AUS220 - Blog 3 - Post

This AUS220 series belongs to an assessment from college.

  • How are the skills that you are learning in you specific intensive transferable into other areas of audio/music production? 

As much as I dislike group work, I recognise its importance: to prepare students to real-life collaborations, where our interpersonal skills are key to the success of a project and even a job. That said, I've been working really hard on improving my shyness in order to be as helpful and open as possible to my teammates. Doing that in the current post production scenario is quite hard as we're all making decisions as to what sounds could fit and how could they be processed to enhance the picture. The challenge here is really the 'language' inequality; whereas music is my teammates' way of commutating, film is mine. The situation is going to be exactly the same when we switch to the music intensive. 

In the first couple of weeks I was very apprehensive to give opinions, try things out with them and look silly. I was also going through a hard time and my mood was all the way down.

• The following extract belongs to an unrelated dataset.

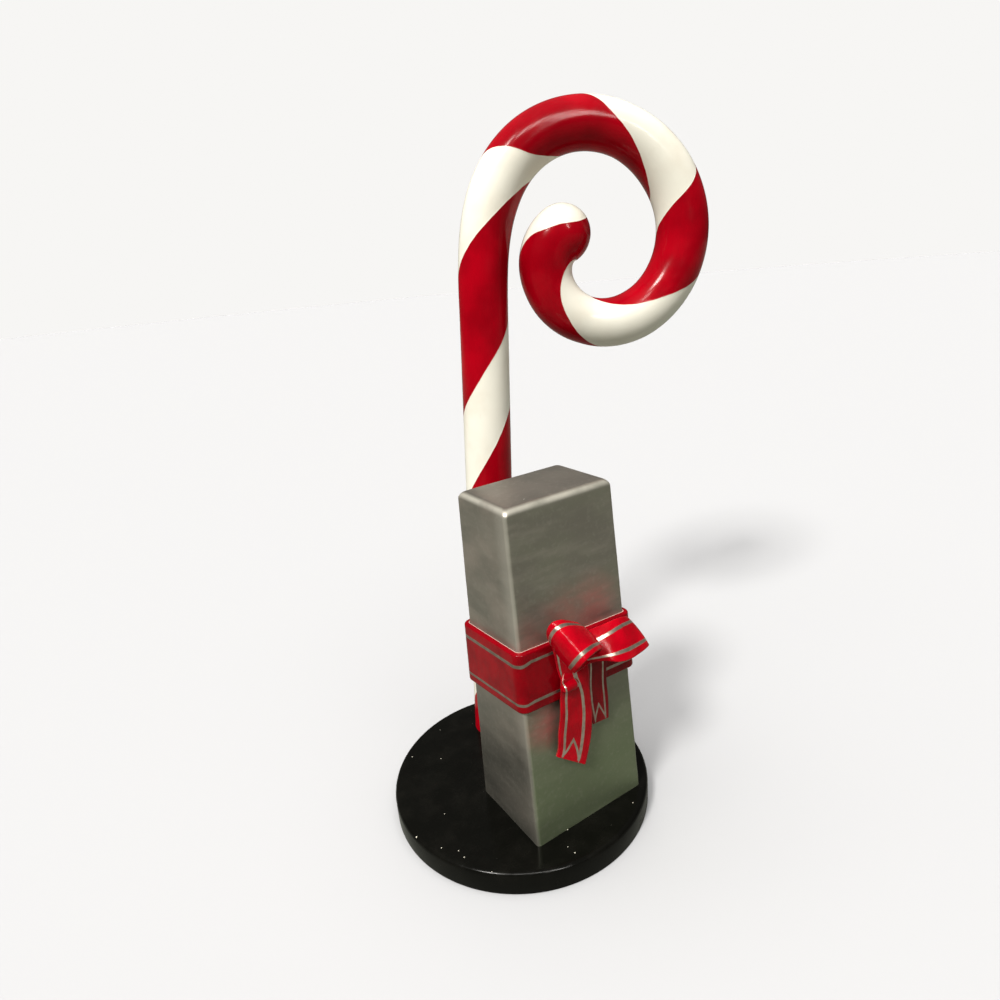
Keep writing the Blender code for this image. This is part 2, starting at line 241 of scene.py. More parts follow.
# Box colours
SILVER = (0.285, 0.250, 0.212)
# Painted shade and reflection: the front face is darker and greener
SILVER_FRONT_SHADE = (0.205, 0.205, 0.158)
# Painted shade: the top face is darker
SILVER_TOP_SHADE = (0.135, 0.128, 0.112)
SILVER_CLOUD = (0.185, 0.175, 0.145)
SILVER_STROKE = (0.30, 0.28, 0.235)
SILVER_GRAIN = (0.42, 0.40, 0.35)
# Painted highlight: a paler strip on the left face, next to its front edge
SILVER_SHEEN = (0.46, 0.44, 0.385)
# Painted highlight: paler colour on the rounded edges
SILVER_EDGE_HIGHLIGHT = (0.68, 0.65, 0.56)
SILVER_SPECK = (0.8, 0.78, 0.7)
# Painted reflection: green low on the front face
GREEN_REFLECTION = (0.145, 0.190, 0.098)
# Painted shade: darker, in patches, low on the left face
SHADE_LOW_LEFT = (0.088, 0.085, 0.072)
# Painted reflection of the red bow on the box's front
RED_REFLECTION = (0.44, 0.155, 0.135)

# Painted reflection of the red bow on the box's front: place, reach and strength of each patch
RED_REFLECTION_SPOTS = (
    ((-0.066, -0.24, 0.385), 0.085, 1.0),
    ((0.095, -0.226, 0.630), 0.115, 0.95),
    ((0.015, -0.226, 0.625), 0.115, 0.8),
    ((-0.080, -0.228, 0.610), 0.095, 0.55),
)

# Painted highlight, a paler strip on the box's left side: where its front edge would be at ground
# level, how far that moves back per metre of height, and the strip's width
SHEEN_STRIP_EDGE = -0.261
SHEEN_STRIP_SLOPE = 0.055
SHEEN_STRIP_WIDTH = 0.052

# Base colours
BLACK = (0.0028, 0.0028, 0.0022)
DUSTY_BLACK = (0.0052, 0.0050, 0.0040)
BASE_SPECK = (0.55, 0.52, 0.44)

# Studio: a light has its direction, its apparent size in degrees and its strength. The streak
# lights shine in the gloss only, and the floor and sky look paler than the light they give.
WARM = (1.0, 0.975, 0.93)
KEY = ((-0.627, -0.266, 0.731), 12.0, 3.1)
OVERHEAD = ((-0.15, -0.12, 1.0), 80.0, 3.4)
STREAK = ((-0.53, -0.24, 0.81), (-0.41, -0.47, 0.78), (-0.28, -0.60, 0.75), (-0.18, -0.73, 0.66),
          (-0.14, -0.84, 0.53), (-0.11, -0.91, 0.40))
STREAK_SIZE = 9.0
STREAK_STRENGTH = 0.6
FLOOR_RADIUS = 40.0
FLOOR_DROP = 0.0005
FLOOR_SIDES = 96
FLOOR_SEEN = (0.445, 0.45, 0.465)
FLOOR_UNSEEN = (0.17, 0.175, 0.155)
SKY_COLOUR = (1.0, 0.99, 0.972, 1.0)
SKY_LOW = 0.11
SKY_HIGH = 0.42
SKY_SEEN = 0.93
SKY_DIM = 0.5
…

However, last weekend I seized the good weather to go out for a long walk, swim and do some yoga, and the outcome definitely made this week much better than I was expecting it to be. I've been waking up at 5:30 filled with energy and optimism. On Monday and Tuesday we had two great sessions where everyone contributed with excellent ideas to the overall outcome of the project. 

I believe that having a positive attitude and being open to suggestions are the key skills that will make the next two intensives work out well. 

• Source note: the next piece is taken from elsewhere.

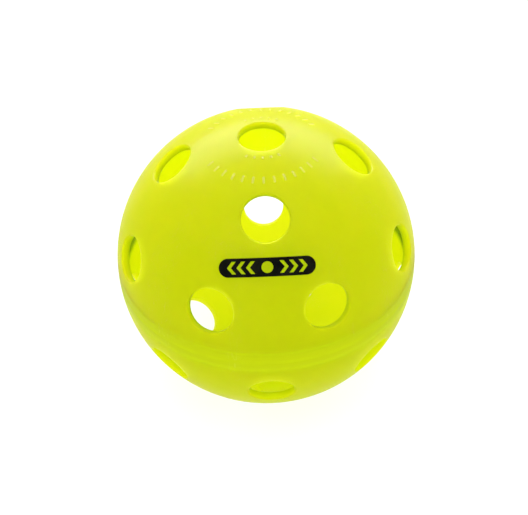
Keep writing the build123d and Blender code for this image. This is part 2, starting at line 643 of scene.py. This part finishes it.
def shade_tree(name, inputs, output):
    return Tree(name, inputs, "ShaderNodeTree", ((output, "Float"),))


def between(t, value, low, high, to_low=0.0, to_high=1.0):
    """Smooth step of a value from one range to another."""
    settings = {"interpolation_type": "SMOOTHSTEP"}
    return t.add("ShaderNodeMapRange", settings, value, low, high, to_low, to_high)


def grain_group():
    inputs = (("Place", "Vector", None), ("Grain Size", "Float", 0.5 * MM))
    t = shade_tree("Mould grain", inputs, "Height")
    place, grain_size = t.inputs["Place"], t.inputs["Grain Size"]
    fine = noise(t, place, grain_size**-1.0, 2.0)
    broad = noise(t, place, (grain_size * BROAD_GRAIN) ** -1.0, 1.0)
    return t.finish(fine * FINE_SHARE + broad)


def drift_group():
    inputs = (("Place", "Vector", None), ("Patch Size", "Float", 14 * MM))
    t = shade_tree("Wall drift", inputs, "Shade")
    cloud = noise(t, t.inputs["Place"], t.inputs["Patch Size"] ** -1.0, 3.0)
    return t.finish(between(t, cloud, 0.3, 0.7))


def scuff_group():
    """Hair lines in two crossing directions, each broken up so that it starts and stops."""
    inputs = (("Place", "Vector", None), ("Hair Width", "Float", 0.16 * MM))
    t = shade_tree("Scuffs", inputs, "Scuff")
    place, hair = t.inputs["Place"], t.inputs["Hair Width"]
    marks = []
    for turn, stretch in (((0.3, 0.5, 0.9), 34.0), ((1.2, -0.6, 2.2), 26.0)):
        turned = t.add("ShaderNodeMapping", {}, place, Rotation=turn, Scale=(1.0, 1.0, 1.0 / stretch))
        hairs = noise(t, turned, (hair * HAIR_SPACING) ** -1.0, 1.0)
        line_mask = between(t, (hairs - 0.5).math("ABSOLUTE"), 0.0, HAIR_EDGE, 1.0, 0.0)
        patches = noise(t, turned, (hair * PATCH_SPACING) ** -1.0, 2.0)
        marks.append(line_mask * between(t, patches, PATCH_START, PATCH_FULL))
    return t.finish(marks[0].math("MAXIMUM", marks[1]))


GRAIN, DRIFT, SCUFFS = grain_group(), drift_group(), scuff_group()
print("effects:", [group.name for group in (GRAIN, DRIFT, SCUFFS)])

# %% [markdown]
# ## The three finishes
#
# The shell is a satin yellow-green plastic that light soaks into. It enters through the lit skin,
# scatters in the wall and leaves inside, which is why the inside, seen through a hole, is brighter
# than the skin round the hole. A brighter colour painted inside would be quicker, but subsurface
# scattering follows the real wall and the real lights. Its reach is many times the wall, since the
# plastic is nearly clear. The refractive index is set low, because a real one lays a grey veil of
# reflected surroundings over the sides, and these stay saturated on such a ball.
#
# Near the rims and in the weld the plastic has been melted, which leaves it denser. There the
# scattering fades out and a plain colour of the same look takes over. Without the fade, light that
# walks along the wall would be lost at the flat rims, and the fused joint would show a dark line.
#
# A number that is the same all over a surface is set on the shader itself. Only what changes over the
# surface comes in through links.


# %% Start a material
class Finish(Tree):
    """Material with a Principled shader, whose nodes are added as in any tree."""

    def __init__(self, name, **constants):
        self.material = bpy.data.materials.new(name)
        self.material.use_nodes = True
        self.tree = self.material.node_tree
        self.shader = self.tree.nodes["Principled BSDF"]
        for label, value in constants.items():
            self.shader.inputs[label.replace("_", " ")].default_value = value
        self.place = self.add("ShaderNodeTexCoord", {}, out=3)

    def effect(self, group, size):
        return self.add("ShaderNodeGroup", {"node_tree": group}, self.place, size)

    def mixed(self, share, first, second):
        """Colour between two others."""
        node = self.tree.nodes.new("ShaderNodeMix")
        node.data_type = "RGBA"
        inputs = [socket for socket in node.inputs if socket.type in ("RGBA", "VALUE")]
        share_socket = next(socket for socket in inputs if socket.name == "Factor")
        colours = [socket for socket in inputs if socket.type == "RGBA"]
        self.feed(share_socket, share)
        for socket, colour in zip(colours, (first, second)):
            self.feed(socket, colour)
        return Wire(self, next(socket for socket in node.outputs if socket.type == "RGBA"))

    def bump(self, height, distance):
        """Normal that a height gives, with the depth of a height of one."""
        return self.add("ShaderNodeBump", {}, Strength=1.0, Distance=distance, Height=height)

    def link(self, **wires):
        for label, wire in wires.items():
            self.feed(self.shader.inputs[label.replace("_", " ")], wire)
        return self.material


# %% Shell and weld plastic
PLASTIC_YELLOW = (0.74, 0.95, 0.003, 1.0)
PLASTIC_GREEN = (0.675, 0.94, 0.002, 1.0)
MELTED = (0.54, 0.65, 0.003, 1.0)
# Lighter colour for the scuffs, and also for the painted highlight on the tops of the raised ticks.
SCUFF_AND_TICK_HIGHLIGHT = (0.84, 0.95, 0.12, 1.0)
LIGHT_REACH = 50 * MM
SOFT_INDEX = 1.06
MELTED_LOW, MELTED_HIGH = 1.2 * MM, 3.9 * MM
# Heights above the wall over which the painted highlight on the ticks fades in.
RAISED_LOW, RAISED_HIGH = 0.03 * MM, 0.12 * MM


def shell_plastic():
    """Light-soaked yellow-green plastic, denser where the rims were melted, with a painted highlight
    on the raised ticks.
    """
    f = Finish(
        "Ball_plastic",
        Subsurface_Radius=(0.72, 1.0, 0.18),
        Subsurface_Scale=LIGHT_REACH,
        Specular_IOR_Level=1.0,
        IOR=SOFT_INDEX,
    )
    drift = f.effect(DRIFT, 14 * MM)
    scuff = f.effect(SCUFFS, 0.16 * MM)
    grain = f.effect(GRAIN, 0.5 * MM)
    height = Wire(f, f.add("ShaderNodeSeparateXYZ", {}, f.place).socket.node.outputs[2])
    clear = between(f, height.math("ABSOLUTE"), MELTED_LOW, MELTED_HIGH)
    body = f.mixed(clear, MELTED, f.mixed(drift, PLASTIC_YELLOW, PLASTIC_GREEN))
    reach = f.add("ShaderNodeVectorMath", {"operation": "LENGTH"}, f.place, out=1)
    # Painted highlight: the tops of the raised ticks are lightened toward the scuff colour, as if they
    # caught the light.
    raised = between(f, reach, RADIUS + RAISED_LOW, RADIUS + RAISED_HIGH)
    return f.link(
        Base_Color=f.mixed((scuff * 0.3).math("MAXIMUM", raised * 0.5), body, SCUFF_AND_TICK_HIGHLIGHT),
        Roughness=drift * 0.06 + 0.3 + scuff * 0.2,
        Normal=f.bump(grain - scuff * 0.3, 0.03 * MM),
        Subsurface_Weight=clear,
    )


def weld_plastic():
    """The same plastic, cooled fast in a thin ring: it lets no light through."""
    f = Finish("Weld_plastic", Specular_IOR_Level=1.0, IOR=SOFT_INDEX)
    drift = f.effect(DRIFT, 5 * MM)
    grain = f.effect(GRAIN, 0.35 * MM)
    return f.link(
        Base_Color=f.mixed(drift * 0.1, MELTED, PLASTIC_YELLOW),
        Roughness=drift * 0.1 + 0.4,
        Normal=f.bump(grain, 0.04 * MM),
    )


SHELL_PLASTIC = shell_plastic()
WELD_PLASTIC = weld_plastic()
print("plastics:", SHELL_PLASTIC.name, WELD_PLASTIC.name)


# %% Ink
BLACK = (0.002, 0.002, 0.002, 1.0)
RUBBED = (0.05, 0.055, 0.03, 1.0)


def ink():
    """Black ink that has dried satin, a little thin and grey where it was rubbed."""
    f = Finish("Mark_ink", Specular_IOR_Level=0.6, IOR=SOFT_INDEX)
    drift = f.effect(DRIFT, 3 * MM)
    scuff = f.effect(SCUFFS, 0.12 * MM)
    grain = f.effect(GRAIN, 0.25 * MM)
    return f.link(
        Base_Color=f.mixed(scuff * 0.5 + drift * 0.1, BLACK, RUBBED),
        Roughness=drift * 0.1 + 0.4 + scuff * 0.2,
        Normal=f.bump(grain, 0.012 * MM),
    )


INK = ink()
print("ink:", INK.name)

# %% [markdown]
# ## The pieces
#
# Both halves come from one mould, so the tree grows one mesh and the lower half is a turned copy:
# over the X axis, then half a hole pitch about the poles. That turn also brings a hole of each ring
# of the lower half between two of the upper half's.

# %% Make the four pieces
upper_mesh = grow(SHELL_TREE, "Upper_half", Material=SHELL_PLASTIC)
lower_mesh = upper_mesh.copy()
lower_mesh.name = "Lower_half"
lower_mesh.transform(Matrix.Rotation(HALF_TWIST, 4, "Z") @ Matrix.Rotation(math.pi, 4, "X"))

piece(upper_mesh, "upper_shell", "shell_plastic")
piece(lower_mesh, "lower_shell", "shell_plastic")
piece(grow(WELD_TREE, "Weld_ring", Material=WELD_PLASTIC), "seam_weld", "weld_plastic")
piece(grow(MARK_TREE, "Printed_mark", Material=INK), "printed_mark", "mark_ink")

# %% [markdown]
# ## The studio
#
# The ball stands on the rim of its lower pole hole, on a pale table in even white light, as inside a
# light tent. A softbox overhead and a weak one behind give it form, and pour light in through the
# upper holes and the wall. A card behind it shows only in gloss: it lays the broad pale sheen round
# the pole hole without washing out the colour. The table glows a little, as a lit sweep does, so
# that the lower half is as bright as the upper and no dark shadow lies under the ball.


# %% Floor and lights
TABLE_REACH = 3.0
TABLE_TOOTH = 400.0
TABLE_DARK, TABLE_LIGHT = (0.29, 0.29, 0.29, 1.0), (0.31, 0.31, 0.31, 1.0)
TABLE_GLOW_THROWN, TABLE_GLOW_SEEN = 0.57, 0.8
WHITE = (1.0, 1.0, 1.0, 1.0)
SKY_STRENGTH = 0.98
LIGHT_DISTANCE = 0.45
BEHIND = 180


def floor(height, reach):
    """Square pale table, which glows more to the eye than on the ball."""
    mesh = bpy.data.meshes.new("Floor")
    corners = [(x * reach, y * reach, height) for x, y in ((-1, -1), (1, -1), (1, 1), (-1, 1))]
    mesh.from_pydata(corners, [], [(0, 1, 2, 3)])
    made = bpy.data.objects.new("Floor", mesh)
    bpy.context.scene.collection.objects.link(made)
    f = Finish("Floor_table", Specular_IOR_Level=0.0, Roughness=1.0, Emission_Color=WHITE)
    seen = f.add("ShaderNodeLightPath", {})
    glow = f.add("ShaderNodeMapRange", {}, seen, 0.0, 1.0, TABLE_GLOW_THROWN, TABLE_GLOW_SEEN)
    f.link(Emission_Strength=glow)
    tooth = f.add("ShaderNodeTexNoise", {}, Vector=f.place, Scale=TABLE_TOOTH)
    mesh.materials.append(f.link(Base_Color=f.mixed(tooth, TABLE_DARK, TABLE_LIGHT)))


def direction(azimuth, elevation):
    """Unit vector from the ball, turned from the front towards +X and raised from the floor."""
    flat = math.cos(elevation)
    return Vector((math.sin(azimuth) * flat, -math.cos(azimuth) * flat, math.sin(elevation)))


def softbox(name, azimuth, elevation, width, height, watts, card=False):
    """Rectangular area light that looks at the ball's centre. A card shows only in gloss."""
    light = bpy.data.lights.new(name, "AREA")
    light.shape, light.size, light.size_y, light.energy = "RECTANGLE", width, height, watts
    made = bpy.data.objects.new(name, light)
    out = direction(math.radians(azimuth), math.radians(elevation))
    facing = out.to_track_quat("Z", "Y").to_matrix().to_4x4()
    made.matrix_world = Matrix.Translation(out * LIGHT_DISTANCE) @ facing
    made.visible_camera = False
    made.visible_diffuse = not card
    bpy.context.scene.collection.objects.link(made)


def sky(strength):
    """Even white light from all round, which is also what shows above the table's edge."""
    world = bpy.data.worlds.new("Studio")
    world.use_nodes = True
    background = world.node_tree.nodes["Background"]
    background.inputs["Color"].default_value = WHITE
    background.inputs["Strength"].default_value = strength
    bpy.context.scene.world = world


floor(cad_low[2], TABLE_REACH)
sky(SKY_STRENGTH)
softbox("Top_softbox", azimuth=0, elevation=80, width=0.4, height=0.4, watts=1.2)
softbox("Back_softbox", azimuth=BEHIND, elevation=48, width=0.36, height=0.22, watts=0.35)
softbox("Glow_card", azimuth=BEHIND, elevation=40, width=0.85, height=0.3, watts=18.0, card=True)
print("floor at", round(cad_low[2], 5))

# %% [markdown]
# ## The camera
#
# The camera looks down at the ball from the front, near enough for a slight perspective. Its distance
# is given in ball radii, so the view keeps its shape if the ball changes size. A small roll leans the
# poles to the left, and a small shift sets the ball off the middle of the view.

# %% Camera
CAMERA_DISTANCE = 7.823 * RADIUS
LENS, SENSOR = 78.66, 36.0
SHIFT_X, SHIFT_Y = -0.0040, -0.0055
NEAREST, FARTHEST = 0.01, 20.0
azimuth, elevation, roll = math.radians(-0.34), math.radians(41.86), math.radians(-2.12)

camera_data = bpy.data.cameras.new("Camera")
camera_data.lens, camera_data.sensor_width = LENS, SENSOR
camera_data.shift_x, camera_data.shift_y = SHIFT_X, SHIFT_Y
camera_data.clip_start, camera_data.clip_end = NEAREST, FARTHEST
camera = bpy.data.objects.new("Camera", camera_data)
aim = Matrix.Rotation(azimuth, 4, "Z") @ Matrix.Rotation(math.pi / 2 - elevation, 4, "X")
place = Matrix.Translation(direction(azimuth, elevation) * CAMERA_DISTANCE)
camera.matrix_world = place @ aim @ Matrix.Rotation(roll, 4, "Z")
bpy.context.scene.collection.objects.link(camera)
bpy.context.scene.camera = camera
bpy.context.scene.view_settings.view_transform = "Standard"
print("camera", [round(v, 4) for v in camera.matrix_world.translation])

# %% Update the view layer
bpy.context.view_layer.update()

  • How is your soundtrack compared to the original and what changes could you make? 

The original soundtrack is meticulously well designed. In many ways, the sound design has a musical tone and it builds up from being calm and gentle to intensive and dreadful. Being limited to using (mostly) our own recordings, we are being challenged into being as creative as possible with what's at our disposal. 

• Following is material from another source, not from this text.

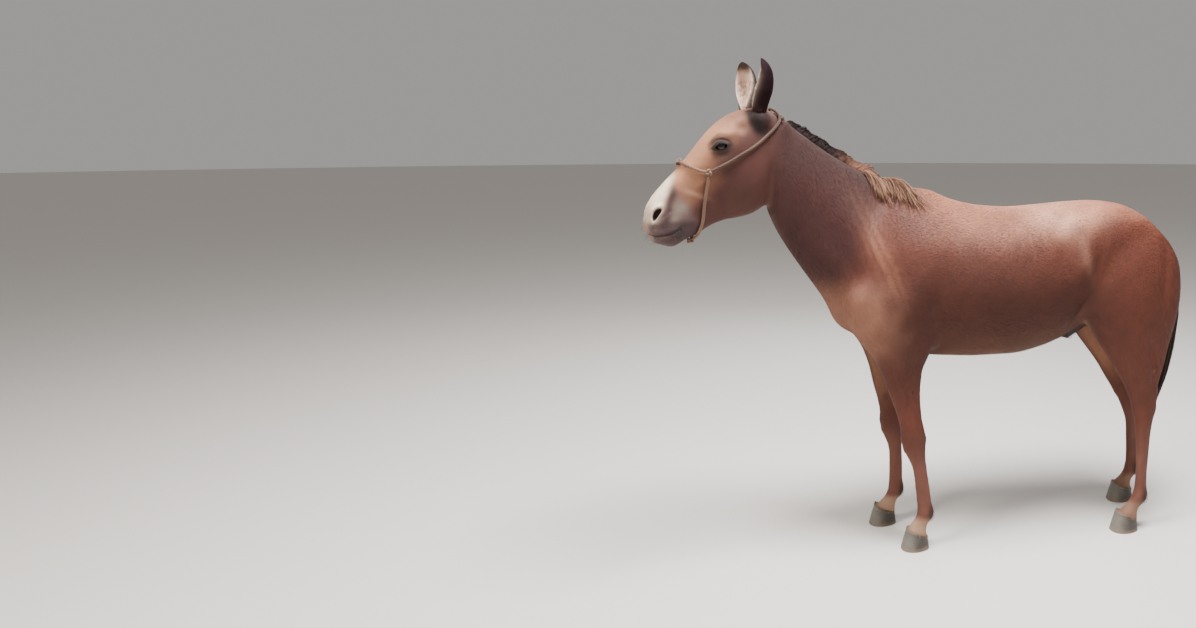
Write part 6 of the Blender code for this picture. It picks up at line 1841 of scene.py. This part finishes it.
rng = np.random.default_rng(61)
short_hair = hair_material("fringe hair")
third = EAR_HAIRS // 3
for side, word in ((1, "left"), (-1, "right")):
    _, _, ear_up, ear_ahead, _ = ear_axes(side)
    spans = (0.03, 0.96), (0.03, 0.66), (0.0, 0.16)
    at = np.concatenate([rng.uniform(low, high, third) for low, high in spans])
    on_rim = np.abs(rng.integers(0, 2, third) - rng.uniform(0.0, 0.03, third))
    angle = np.concatenate([on_rim, rng.uniform(0.04, 0.96, third), rng.uniform(0.0, 1.0, third)])[:, None]
    root = ear_places(side, at, angle, thirds(0.0, EAR_WALL, 0.0)[:, None])[:, 0]
    apart = root - ear_places(side, at, np.array([[0.0, 0.5, 1.0]])).mean(1)
    outward = unit(apart - (apart @ ear_up)[:, None] * ear_up)
    way = ear_up * 0.9 + outward * thirds(-0.35, -0.5, 0.05)[:, None]
    way = way + ear_ahead * thirds(0.35, 0.3, 0.0)[:, None]
    way = unit(way + rng.normal(0, 0.14, (len(at), 3)))
    root[2 * third :] -= ear_up * rng.uniform(0.0, 0.014, (third, 1)) + outward[2 * third :] * 0.001
    length = rng.uniform(0.6, 1.2, len(at)) * thirds(0.009, 0.013, 0.017)
    length[:third] *= 1.2 - at[:third]
    tone = mixed(np.tile(EAR_DARK, (len(at), 1)), CHEEK_BROWN, thirds(0, 0, 0.5))
    tone = mixed(tone, EAR_RIM, thirds(0.9, 1.0, 0.0) * (1 - smooth_step(at, 0.7, 0.92)))
    tone = tone * rng.uniform(0.7, 1.25, (len(at), 1))
    facing_out = outward * thirds(1, -1, 1)[:, None]
    width = rng.uniform(0.001, 0.0019, len(at))
    mesh = fringe("ear hair", root, way, facing_out, length, width, (at, angle[:, 0]), tone)
    finished(f"ear_hair_{word}", mesh, short_hair)

lash_parts, whisker_parts = [], []
for side in (1, -1):
    middle, gaze, front, up = eye_axes(side)
    along_lid = np.linspace(-0.8, 0.85, LASHES)
    rise = LID_UPPER * (1 - np.abs(along_lid) ** 2) ** (1 / 1.48)
    over_lid = middle + front * (along_lid * LID_HALF_LENGTH)[:, None] + up * (rise + 0.0006)[:, None]
    on, _ = nearest(hide_tree, over_lid + gaze * 0.024)
    way = unit(gaze * 0.85 - up * 0.3 + front * (along_lid * 0.5)[:, None] + rng.normal(0, 0.08, (LASHES, 3)))
    map_places = 0.5 + 0.5 * along_lid, np.full(LASHES, 0.5 + 0.25 * side)
    lash_parts.append((on - gaze * 0.001, way, np.tile(up, (LASHES, 1)), *map_places))
    spot = rng.uniform(0, 1, (WHISKERS, 2))
    high = 1.25 + 0.05 * rng.uniform(0, 1, WHISKERS)
    chin = in_head(side * (0.01 + 0.045 * spot[:, 0]), -0.93 + 0.13 * spot[:, 1], high).T
    on, skin_out = nearest(hide_tree, chin)
    way = unit(skin_out + FORWARD * 0.35 + rng.normal(0, 0.2, (WHISKERS, 3)))
    whisker_parts.append((on - skin_out * 0.001, way, skin_out, spot[:, 1], 0.5 + 0.5 * side * spot[:, 0]))
root, way, out, *places = together(lash_parts)
length, width = rng.uniform(0.009, 0.014, len(root)), np.full(len(root), 0.0009)
lashes = fringe("lashes", root, way, out, length, width, places, np.tile(EYE_RING_AND_LID_SHADE, (len(root), 1)), 0.15)
finished("lashes", lashes, short_hair)
root, way, _, *places = together(whisker_parts)
out = unit(np.cross(way, (0.3, 0.5, 0.8)))
length, width = rng.uniform(0.014, 0.03, len(root)), np.full(len(root), 0.0006)
tone = np.tile(WHISKER_BROWN, (len(root), 1))
whiskers = fringe("whiskers", root, way, out, length, width, places, tone, 0.3)
finished("whiskers", whiskers, short_hair)

hoof_parts = []
for place_in, name in enumerate(HOOVES):
    coronet = hoof_rings(name)[-1]
    pick = rng.uniform(0, len(coronet), HOOF_HAIRS)
    low = pick.astype(int) % len(coronet)
    share = (pick - pick.astype(int))[:, None]
    root = coronet[low] * (1 - share) + coronet[(low + 1) % len(coronet)] * share
    out = unit((root - coronet.mean(0)) * (1, 1, 0))
    sunk, higher = rng.uniform(0.001, 0.004, (HOOF_HAIRS, 1)), rng.uniform(0.0, 0.006, (HOOF_HAIRS, 1))
    root = root - out * sunk + np.array([0, 0, 1]) * higher
    way = np.array([0, 0, -1.0]) + out * rng.uniform(0.22, 0.5, (HOOF_HAIRS, 1))
    way = unit(way + rng.normal(0, 0.12, (HOOF_HAIRS, 3)))
    hoof_parts.append((root, way, out, pick / len(coronet), np.full(HOOF_HAIRS, 0.125 + 0.25 * place_in)))
root, way, out, *places = together(hoof_parts)
tone = np.array(PASTERN_CREAM) * rng.uniform(0.6, 1.15, (len(root), 1))
length, width = rng.uniform(0.009, 0.017, len(root)), rng.uniform(0.0014, 0.0024, len(root))
feather = fringe("hoof hair", root, way, out, length, width, places, tone)
finished("hoof_hair", feather, short_hair)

We've decided to go with an abstract sound design, where hit points would be interpreted as a metaphor instead of the actual sounds. The way I see it, going with such approach is likely one of the best way to get into the world of sound design as it forces you to think outside of the box.

I don't regret any decisions that we've made so far. We're not trying to re-do the original soundtrack exactly as it is, but rather create our own 'voice' on top of it.